用 node.js 和 horseman 从 js 中抓取 html

Scrape html from js with node.js and horseman

我正在尝试从此页面中获取包含工资信息的击球手数组: https://www.swishanalytics.com/optimus/mlb/dfs-batter-projections

我正在使用 node.js 和 node-horseman。

这是我的代码:

var Horseman = require('node-horseman');
var horseman = new Horseman();

horseman.open('https://www.swishanalytics.com/optimus/mlb/dfs-batter-projections');

if (horseman.status() === 200) {
    console.log('[+] Successful page opening')
    horseman.screenshot('image.png');
    console.log(horseman.html());
  }    
horseman.close();

问题是来自 horseman.html() 的 return 仍然有很多 JavaScript,无法用 cheerio 之类的东西提取。如何以编程方式执行 javascript?

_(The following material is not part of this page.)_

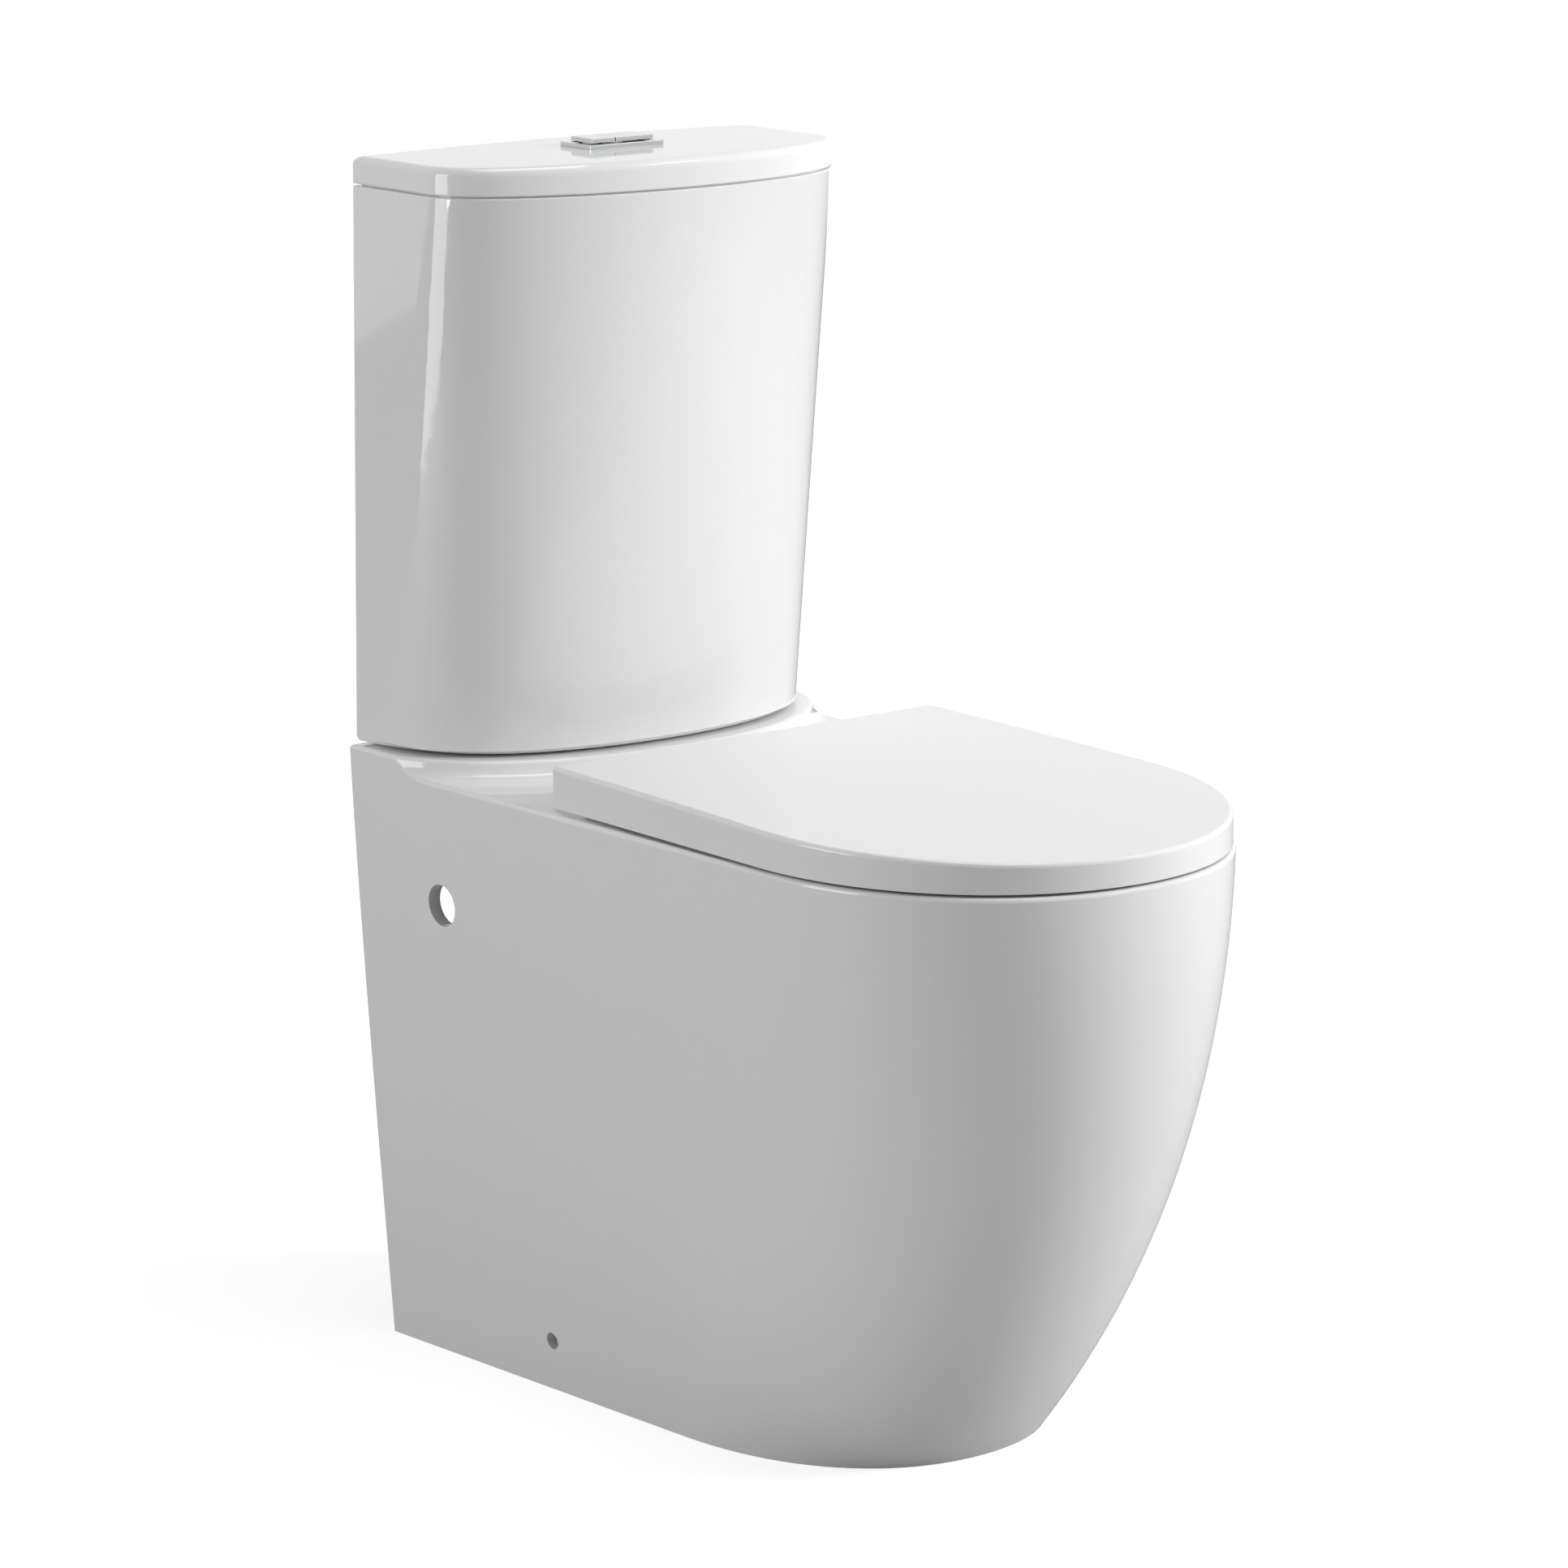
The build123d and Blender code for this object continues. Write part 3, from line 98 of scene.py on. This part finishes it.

例如,如果我同时查看源代码 link,我会看到击球手所在的区域以

开头
function Model(){ this.batterArray = 
[{"team_short":"rockies","mlbam_id":"571448","player_name":"Nolan Arenado",

显然这仍然是 javascript...我假设在某些时候它必须被执行并转换为 HTML 才能由浏览器呈现?

我刚刚对此进行了测试,它似乎有效:

var Horseman = require('node-horseman');
var horseman = new Horseman();

horseman.open('https://www.swishanalytics.com/optimus/mlb/dfs-batter-projections');

if (horseman.status() === 200) {
    console.log('[+] Successful page opening')
    horseman.screenshot('image.png');
    var batters = horseman.evaluate(function(){
        return (new Model()).batterArray;
    });
    console.log(batters);
  }    
horseman.close();

这将为您提供一系列可以在代码中使用的击球手。您可以将其写入文件或从中创建一个 table。

它应该是这样工作的。

var Horseman = require('node-horseman');
var horseman = new Horseman();
horseman
 .open('https://www.swishanalytics.com/optimus/mlb/dfs-batter-projections')
 .status()
 .then((status) => {
   if(status === 200){
     console.log('[+] Successful page opening')
     horseman.screenshot('image.png');
     var batters = horseman.evaluate(function(){
       return (new Model()).batterArray;
     });
     console.log(batters);
   }else{
     console.log('no batters');
   }
 })
 .close();